Griffith was best known, of course, for his character of Sheriff Andy Taylor in The Andy Griffith Show, which ran from 1960 to 1968. Sheriff Taylor, a widower with a young son, Opie (Ronny Howard), stood for staunchly conservative values such as law and order, self-discipline and self-reliance, good manners, private charitable action, good government, love for family and loyalty to community, and a simple Christian faith. In his personal life, Griffith was a strong partisan of the Democrat Party and contributed a good deal of money to it.
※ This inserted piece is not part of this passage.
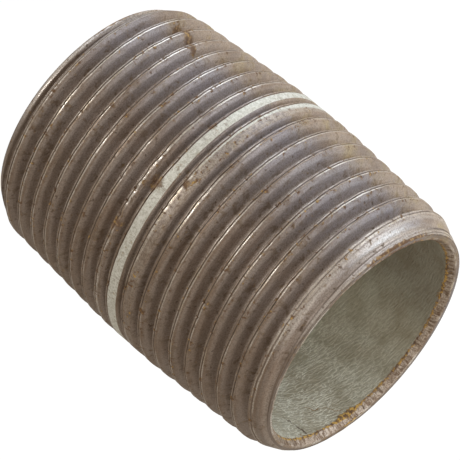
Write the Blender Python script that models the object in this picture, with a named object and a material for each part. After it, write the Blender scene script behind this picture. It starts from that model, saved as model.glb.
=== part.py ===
"""Close pipe nipple, 3/4 inch: a short steel tube threaded from both ends to the middle.

Frame: metres, +Z up along the tube's axis, origin at the centre of the lower end face.
The piece is one solid, as the real one is: a length of pipe whose two outside threads
meet half way along it.
"""
import math

import bmesh
import bpy

# Driving dimensions, in metres
PIPE_RADIUS = 0.013335          # 3/4 in pipe is 1.050 in across
BORE_RADIUS = 0.0107
LENGTH = 0.0339                 # 1-3/8 in nominal, cut short within its 1/16 in tolerance
PITCH = 0.0254 / 14             # 14 threads to the inch
FLANK_ANGLE = math.radians(30)  # each flank from the plane square to the axis
THREAD_DEPTH = 0.0012
CREST_SLOPE = 0.060             # radius that the crests lose per metre towards each end
MIDDLE_LAND = 0.0032            # half length of the middle stretch at full pipe radius
CREST_WIDTH = 0.00048
BAND_EXTRA = 0.00095            # how much wider the crest is where the two threads run out
BAND_CENTRE = -0.50             # place of the widest crest, in turns from the first one above the middle
BAND_REACH = 1.0                # turns over which the crest comes back to its usual width
CREST_PHASE = 0.43              # first crest above the middle, in pitches, on the -Y side
LOWER_LEAD = 0.09               # the two threads are cut from opposite ends and do not quite line up
END_RADIUS = 0.0116             # outer edge of the flat end face, where the chamfer starts
CHAMFER_SLOPE = 0.45            # radius that the chamfer gains per metre away from the end
REAM_RADIUS = 0.01105           # inner edge of the flat end face
REAM_DEPTH = 0.00065            # depth at which the reamed mouth meets the bore

TURN_SEGMENTS = 48
MIDDLE = LENGTH / 2
ROWS_PER_TURN = 3               # lower crest edge, upper crest edge, root
TRIM_MARGIN = 0.001             # how far the trimming tube stands clear of the crests


def crest_radius(z):
    """Radius of the thread crests at height z."""
    past_land = max(0.0, abs(z - MIDDLE) - MIDDLE_LAND)
    return PIPE_RADIUS - CREST_SLOPE * past_land


def crest_edges(turn):
    """Heights of a crest's two edges; turns count along the helix from the first one above the middle."""
    lead = LOWER_LEAD * min(1.0, max(0.0, (-3 - turn) / 3))
    centre = MIDDLE + PITCH * (CREST_PHASE + lead + turn)
    extra = BAND_EXTRA * math.exp(-((turn - BAND_CENTRE) / BAND_REACH) ** 2)
    half_width = (CREST_WIDTH + extra) / 2
    return centre - half_width, centre + half_width


def thread_point(row, angle):
    """Point of one thread row at an angle, which is counted from the -Y side."""
    whole_turns, kind = divmod(row, ROWS_PER_TURN)
    turn = whole_turns + angle / math.tau
    lower, upper = crest_edges(turn)
    if kind < 2:
        z = (lower, upper)[kind]
        radius = crest_radius(z)
    else:
        next_lower = crest_edges(turn + 1)[0]
        z = (upper + next_lower) / 2
        depth = min(THREAD_DEPTH, (next_lower - upper) / 2 / math.tan(FLANK_ANGLE))
        radius = crest_radius(z) - depth
    return (radius * math.sin(angle), -radius * math.cos(angle), z)


def threaded_rod(name):
    """Solid rod with one continuous right-hand thread, longer than the nipple at both ends."""
    turns_each_way = math.ceil(MIDDLE / PITCH) + 2
    first_row = -turns_each_way * ROWS_PER_TURN
    row_count = 2 * turns_each_way * ROWS_PER_TURN
    mesh = bmesh.new()
    grid = []
    for index in range(row_count + ROWS_PER_TURN):
        angles = [math.tau * step / TURN_SEGMENTS for step in range(TURN_SEGMENTS)]
        points = [thread_point(first_row + index, angle) for angle in angles]
        grid.append([mesh.verts.new(point) for point in points])

    def vertex(index, step):
        """Vertex at a row and step; a full turn on, the helix has climbed to the next turn's row."""
        turns, step = divmod(step, TURN_SEGMENTS)
        return grid[index + turns * ROWS_PER_TURN][step]

    for index in range(row_count - 1):
        for step in range(TURN_SEGMENTS):
            mesh.faces.new((vertex(index, step), vertex(index, step + 1),
                            vertex(index + 1, step + 1), vertex(index + 1, step)))

    def cap(index, upward):
        """Close one end with a fan from the axis to the helical rim and its one-turn step."""
        rim = [vertex(index, step) for step in range(TURN_SEGMENTS + 1)]
        rim += [grid[index + drop][0] for drop in range(ROWS_PER_TURN - 1, 0, -1)]
        if not upward:
            rim.reverse()
        hub = mesh.verts.new((0, 0, rim[0].co.z))
        for here, there in zip(rim, rim[1:] + rim[:1]):
            mesh.faces.new((hub, here, there))

    cap(0, False)
    cap(row_count - 1, True)
    loose = [vert for vert in mesh.verts if not vert.link_faces]
    bmesh.ops.delete(mesh, geom=loose, context='VERTS')
    bmesh.ops.recalc_face_normals(mesh, faces=mesh.faces)
    return finish_mesh(name, mesh)


def trimming_tube(name):
    """Tube that gives the nipple its length, its chamfered ends, its reamed mouths and its bore."""
    clear_radius = PIPE_RADIUS + TRIM_MARGIN
    chamfer_height = (clear_radius - END_RADIUS) / CHAMFER_SLOPE
    half_outline = [
        (BORE_RADIUS, LENGTH - REAM_DEPTH),
        (REAM_RADIUS, LENGTH),
        (END_RADIUS, LENGTH),
        (clear_radius, LENGTH - chamfer_height),
    ]
    outline = half_outline + [(radius, LENGTH - z) for radius, z in reversed(half_outline)]
    mesh = bmesh.new()
    verts = [mesh.verts.new((radius, 0, z)) for radius, z in outline]
    edges = [mesh.edges.new(pair) for pair in zip(verts, verts[1:] + verts[:1])]
    bmesh.ops.spin(mesh, geom=verts + edges, axis=(0, 0, 1), cent=(0, 0, 0),
                   angle=math.tau, steps=TURN_SEGMENTS, use_merge=True)
    bmesh.ops.recalc_face_normals(mesh, faces=mesh.faces)
    tube = finish_mesh(name, mesh)
    tube.hide_render = True
    tube.display_type = 'WIRE'
    return tube


def finish_mesh(name, mesh):
    """Turn a bmesh into a smooth-shaded object with sharp edges kept."""
    data = bpy.data.meshes.new(name)
    mesh.to_mesh(data)
    mesh.free()
    data.shade_smooth()
    data.set_sharp_from_angle(angle=math.radians(25))
    part = bpy.data.objects.new(name, data)
    bpy.context.scene.collection.objects.link(part)
    return part


def steel(name):
    """Bare threaded steel that has dulled to a warm grey."""
    material = bpy.data.materials.new(name)
    material.use_nodes = True
    shader = material.node_tree.nodes["Principled BSDF"]
    shader.inputs["Base Color"].default_value = (0.21, 0.18, 0.16, 1)
    shader.inputs["Metallic"].default_value = 0.75
    shader.inputs["Roughness"].default_value = 0.48
    return material


def build():
    """Make the nipple: the threaded rod trimmed by the tube."""
    for old in list(bpy.data.objects):
        bpy.data.objects.remove(old, do_unlink=True)
    nipple = threaded_rod("pipe_nipple")
    nipple.data.materials.append(steel("dulled_steel"))
    trim = nipple.modifiers.new("trim_to_tube", 'BOOLEAN')
    trim.operation = 'INTERSECT'
    trim.solver = 'EXACT'
    trim.object = trimming_tube("trimming_tube")


build()
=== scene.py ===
"""Close pipe nipple, worn and partly rusted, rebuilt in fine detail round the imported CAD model.

Frame: metres, +Z up along the tube's axis, origin at the centre of the lower end face.
Angles are counted round the axis from the -Y side, towards +X. A "turn" is a place along
the thread: whole turns climb one pitch each, and the fraction is the angle.
"""
import math
from types import SimpleNamespace

import bmesh
import bpy
import numpy as np
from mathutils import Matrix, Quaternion, Vector


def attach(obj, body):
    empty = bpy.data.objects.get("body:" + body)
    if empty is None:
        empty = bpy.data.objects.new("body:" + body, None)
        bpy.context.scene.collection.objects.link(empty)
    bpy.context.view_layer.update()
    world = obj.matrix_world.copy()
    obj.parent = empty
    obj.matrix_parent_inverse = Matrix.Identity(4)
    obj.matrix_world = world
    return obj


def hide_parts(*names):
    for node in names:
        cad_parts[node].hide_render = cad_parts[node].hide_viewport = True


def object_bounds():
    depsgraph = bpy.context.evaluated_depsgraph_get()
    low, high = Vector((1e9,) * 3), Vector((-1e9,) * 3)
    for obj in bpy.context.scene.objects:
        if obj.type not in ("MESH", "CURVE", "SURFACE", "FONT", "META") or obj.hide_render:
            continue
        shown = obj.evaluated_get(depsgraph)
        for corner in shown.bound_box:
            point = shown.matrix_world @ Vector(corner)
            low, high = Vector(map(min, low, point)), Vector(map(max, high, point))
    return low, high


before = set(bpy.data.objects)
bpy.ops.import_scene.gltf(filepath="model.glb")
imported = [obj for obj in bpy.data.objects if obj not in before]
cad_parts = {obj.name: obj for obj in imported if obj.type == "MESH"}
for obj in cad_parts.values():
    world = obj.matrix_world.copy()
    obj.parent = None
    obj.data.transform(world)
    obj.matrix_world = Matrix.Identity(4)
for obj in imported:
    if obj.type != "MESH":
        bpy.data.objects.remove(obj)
cad_low, cad_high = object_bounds()

MM = 0.001

# Sizes shared with the CAD model
LENGTH = cad_high.z
MIDDLE = LENGTH / 2
PIPE_RADIUS = cad_high.x
PITCH = 25.4 * MM / 14          # 14 threads to the inch
FLANK_SLOPE = math.tan(math.radians(30))
THREAD_DEPTH = 1.2 * MM
CREST_SLOPE = 0.060             # radius that the crests lose per metre towards each end
MIDDLE_LAND = 3.2 * MM          # half length of the middle stretch at full pipe radius
CREST_PHASE = 0.43              # first crest above the middle, in pitches, on the -Y side
LOWER_LEAD = 0.09               # the two threads are cut from opposite ends and do not quite line up
CREST_WIDTH = 0.48 * MM
BAND_EXTRA = 0.95 * MM          # how much wider the crest is where the two threads run out
BAND_CENTRE = -0.50             # turn at which the crest is widest
BAND_REACH = 1.0
END_RADIUS = 11.6 * MM          # outer edge of the flat end face, where the chamfer starts
CHAMFER_SLOPE = 0.45            # radius that the chamfer gains per metre away from the end
LOWER_CHAMFER_SLOPE = 0.60      # the lower end looks blunter than the CAD model's
REAM_RADIUS = 11.05 * MM        # inner edge of the flat end face
REAM_DEPTH = 0.65 * MM
BORE_RADIUS = 10.7 * MM

# Fine shape
SKIN = 0.012 * MM               # the crests stay this far inside the CAD box
LIP_WIDTH = 0.25 * MM           # the burr rolled up along the lower edge of each crest
SEAM_DEPTH = 0.10 * MM          # the fold between the burr and the rest of the crest
EDGE_ROUND = 0.05 * MM
ROOT_WIDTH = 0.10 * MM
NICK_DEPTH = 0.16 * MM
EDGE_WANDER = 0.03 * MM         # long waves of a crest's lower edge
EDGE_RIPPLE = 0.02 * MM         # short waves of a crest's lower edge
UPPER_WAVE = 0.018 * MM
LIP_WEAR = 0.035 * MM           # how far the burr is worn down where it is worn most
FLAT_ROUGH = 0.012 * MM
LEAN = 0.22                     # how far the roots lean towards the upper end, as a share of a flank's run
COLUMNS = 480                   # steps round the tube
TURNS_EACH_WAY = 11             # thread made each way from the middle, before its ends are cut off
BORE_RINGS = 44
SHARP_ANGLE = math.radians(50)

# Turns of the thread where something differs, and how many turns it reaches
RAGGED_TURN, RAGGED_REACH = -1.93, 0.16         # the burr below the band is torn here
UNDERCUT_SHADOW_TURN, UNDERCUT_SHADOW_REACH = 7.77, 0.05      # painted shadow in the space under the crest here
BARE_TURN, BARE_REACH = -0.10, 0.24             # bare light steel follows the zinc strip
PATCHY_TURN, PATCHY_REACH = -2.0, 0.35          # scraps of zinc below the band
BAND_START = (-1.75, -1.45)                     # the zinc of the band fades in and out over these turns
BAND_STOP = (-0.55, -0.40)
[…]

Griffith also starred as a cranky Southern criminal-defense lawyer in Matlock, from 1986 to 1995. The character’s prickly attitude and parsimony brought the actor’s trademark homespun humor to the mystery-drama series, and the sharp-witted lawyer conveyed the same appeal to bourgeois values as Sheriff Taylor, in a very different way.

In the 1950s, Griffith reached his first fame as a stand-up comedian, typically taking on the character of a rural southerner mystified by the ways of the modern world. His most acclaimed routine was “What It Was, Was Football,” in a which a naive individual tries to describe a football game. It’s quite possibly a classic of American humor. Griffith also showcased his musical abilities on his comedy albums, in film roles, and in music albums, and later on his television shows.

In his comedy recordings, Griffith showed a significant influence of 19th-century Southern humorists, especially in the use of long narratives and pointedly naive characters. His work also, however, included elements of the more Northern and Midwestern tradition of the cracker-barrel philosopher. This may have helped strengthen his national appeal.